SeLaR: Selective Latent Reasoning in Large Language Models

arXiv cs.CL / 4/10/2026

💬 OpinionSignals & Early TrendsIdeas & Deep AnalysisModels & Research

Key Points

  • The paper proposes SeLaR (Selective Latent Reasoning), a training-free method that improves chain-of-thought reasoning in large language models by selectively using latent (soft) reasoning only when the model is uncertain.
  • It addresses prior latent-reasoning limitations, including reasoning instability from global soft activation and the tendency of soft embeddings to collapse toward the most likely token.
  • SeLaR uses an entropy-gated mechanism to switch between soft embeddings at low-confidence steps and discrete decoding at high-confidence steps, aiming to preserve stability while enabling exploration.
  • It adds entropy-aware contrastive regularization that discourages soft embeddings from aligning with the dominant token direction, encouraging multiple reasoning trajectories.
  • Experiments across five reasoning benchmarks report consistent performance gains over standard CoT and other training-free approaches.

Abstract

Chain-of-Thought (CoT) has become a cornerstone of reasoning in large language models, yet its effectiveness is constrained by the limited expressiveness of discrete token sampling. Recent latent reasoning approaches attempt to alleviate this limitation by replacing discrete tokens with soft embeddings (probability-weighted mixtures of token embeddings) or hidden states, but they commonly suffer from two issues: (1) global activation injects perturbations into high-confidence steps, impairing reasoning stability; and (2) soft embeddings quickly collapse toward the highest-probability token, limiting exploration of alternative trajectories.

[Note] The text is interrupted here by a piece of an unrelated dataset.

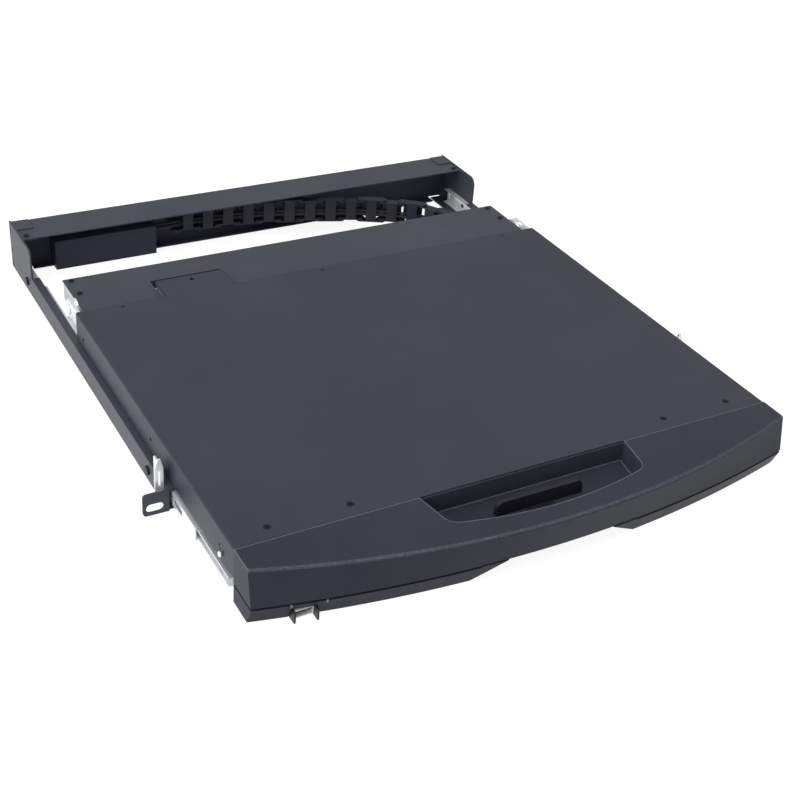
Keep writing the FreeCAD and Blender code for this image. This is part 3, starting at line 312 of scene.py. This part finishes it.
# Outlines as (distance out of the side, radius), and places back and up from the lid's front and lower edges.
stop_pin = [(0.0, 0.0013), (0.0009, 0.0013), (0.0010, 0.0019), (0.0013, 0.0021), (0.0020, 0.0020),
            (0.0024, 0.0016), (0.0026, 0.0010)]
rivet_head = [(0.0, 0.0009), (0.0002, 0.0009), (0.00035, 0.0006)]
pin_back, pin_up = 0.0190, 0.0062
rivet_back, rivet_up = 0.0235, 0.0104
second_rivet = (-0.0015, -0.0024)
for end, side in (("left", -1), ("right", 1)):
    side_fitting("stop_pin_" + end, "zinc_steel", side, pin_back, pin_up, stop_pin)
    side_fitting("side_rivets_" + end, "screw_steel", side, rivet_back, rivet_up, rivet_head,
                 extra=(second_rivet,))


# ---- Studio ----
floor_z = cad_box[0][2] - 0.0005
floor_glow = 0.88               # with the light it reflects, this reaches white


def studio_floor():
    """Pale floor, white to the camera and in reflections, that still takes the object's shadow."""
    mesh = bpy.data.meshes.new("studio_floor")
    reach = 30.0
    corners = [(-reach, -reach, floor_z), (reach, -reach, floor_z),
               (reach, reach, floor_z), (-reach, reach, floor_z)]
    mesh.from_pydata(corners, [], [(0, 1, 2, 3)])
    floor = bpy.data.objects.new("studio_floor", mesh)
    bpy.context.scene.collection.objects.link(floor)
    material, nodes, links = new_material("studio_floor")
    shader = nodes["Principled BSDF"]
    shader.inputs["Roughness"].default_value = 0.9
    shader.inputs["Specular IOR Level"].default_value = 0.1
    shader.inputs["Emission Color"].default_value = (1.0, 1.0, 1.0, 1.0)
    path = nodes.new("ShaderNodeLightPath").outputs
    seen = combine(nodes, links, "MAXIMUM", path["Is Camera Ray"], path["Is Glossy Ray"])
    shown = combine(nodes, links, "MAXIMUM", seen, path["Is Transmission Ray"])
    links.new(combine(nodes, links, "MULTIPLY", shown, floor_glow), shader.inputs["Emission Strength"])
    drift = noise(nodes, links, surface_space(nodes, links, 2.0))
    links.new(tint(nodes, links, drift, (0.24, 0.24, 0.24), (0.26, 0.26, 0.26)), shader.inputs["Base Color"])
    mesh.materials.append(material)


def area_light(name, place, target, size, power):
    data = bpy.data.lights.new(name, "AREA")
    data.shape = "RECTANGLE"
    data.size = size[0]
    data.size_y = size[1]
    data.energy = power
    light = bpy.data.objects.new(name, data)
    bpy.context.scene.collection.objects.link(light)
    light.location = place
    aim = Vector(target) - Vector(place)
    light.rotation_euler = aim.to_track_quat("-Z", "Y").to_euler()


def studio_world():
    """White surroundings that fall to grey above the rear and at the front right of the object."""
    world = bpy.data.worlds.new("studio")
    world.use_nodes = True
    nodes = world.node_tree.nodes
    links = world.node_tree.links
    background = nodes["Background"]
    background.inputs["Color"].default_value = (0.97, 0.98, 1.0, 1.0)
    direction = nodes.new("ShaderNodeTexCoord").outputs["Generated"]
    behind = dot_with(nodes, links, direction, (0.225, 0.604, 0.766))
    fall = remap(nodes, links, behind, (0.72, 1.0), (0.85, 0.35), "SMOOTHSTEP")
    beside = dot_with(nodes, links, direction, (0.707, -0.707, 0.0))
    shade = remap(nodes, links, beside, (0.1, 0.8), (1.0, 0.35))
    links.new(combine(nodes, links, "MULTIPLY", fall, shade), background.inputs["Strength"])
    bpy.context.scene.world = world


def studio_lights():
    middle = (0.0, 0.1, 0.0)
    area_light("overhead", (-0.5, -0.2, 1.9), middle, (2.0, 1.8), 24)
    area_light("left_key", (-1.9, -0.3, 0.7), middle, (1.8, 1.0), 21)
    area_light("front_fill", (-0.7, -2.0, 0.8), middle, (1.6, 0.8), 7)


def photo_camera():
    """Camera in front, to the left and above, solved from the object's known width."""
    azimuth = math.radians(-31.39)
    elevation = math.radians(32.97)
    roll = math.radians(4.84)
    distance = 1.02209
    data = bpy.data.cameras.new("photo_camera")
    data.lens = 60.63
    data.sensor_width = 36.0
    back = Vector((math.sin(azimuth) * math.cos(elevation), -math.cos(azimuth) * math.cos(elevation),
                   math.sin(elevation)))
    level = Vector((0, 0, 1)).cross(back).normalized()
    upright = back.cross(level)
    right = math.cos(roll) * level + math.sin(roll) * upright
    up = -math.sin(roll) * level + math.cos(roll) * upright
    target = Vector((0.0, 0.016, 0.03735)) - 0.02943 * right - 0.0140 * up
    turn = Matrix((right, up, back)).transposed()
    camera = bpy.data.objects.new("photo_camera", data)
    camera.matrix_world = Matrix.Translation(target + distance * back) @ turn.to_4x4()
    bpy.context.scene.collection.objects.link(camera)
    bpy.context.scene.camera = camera


studio_floor()
studio_world()
studio_lights()
photo_camera()
bpy.context.scene.view_settings.view_transform = "Standard"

To address these challenges, we propose SeLaR (Selective Latent Reasoning), a lightweight and training-free framework. SeLaR introduces an entropy-gated mechanism that activates soft embeddings only at low-confidence steps, while preserving discrete decoding at high-confidence steps. Additionally, we propose an entropy-aware contrastive regularization that pushes soft embeddings away from the dominant (highest-probability) token's direction, encouraging sustained exploration of multiple latent reasoning paths. Experiments on five reasoning benchmarks demonstrate that SeLaR consistently outperforms standard CoT and state-of-the-art training-free methods.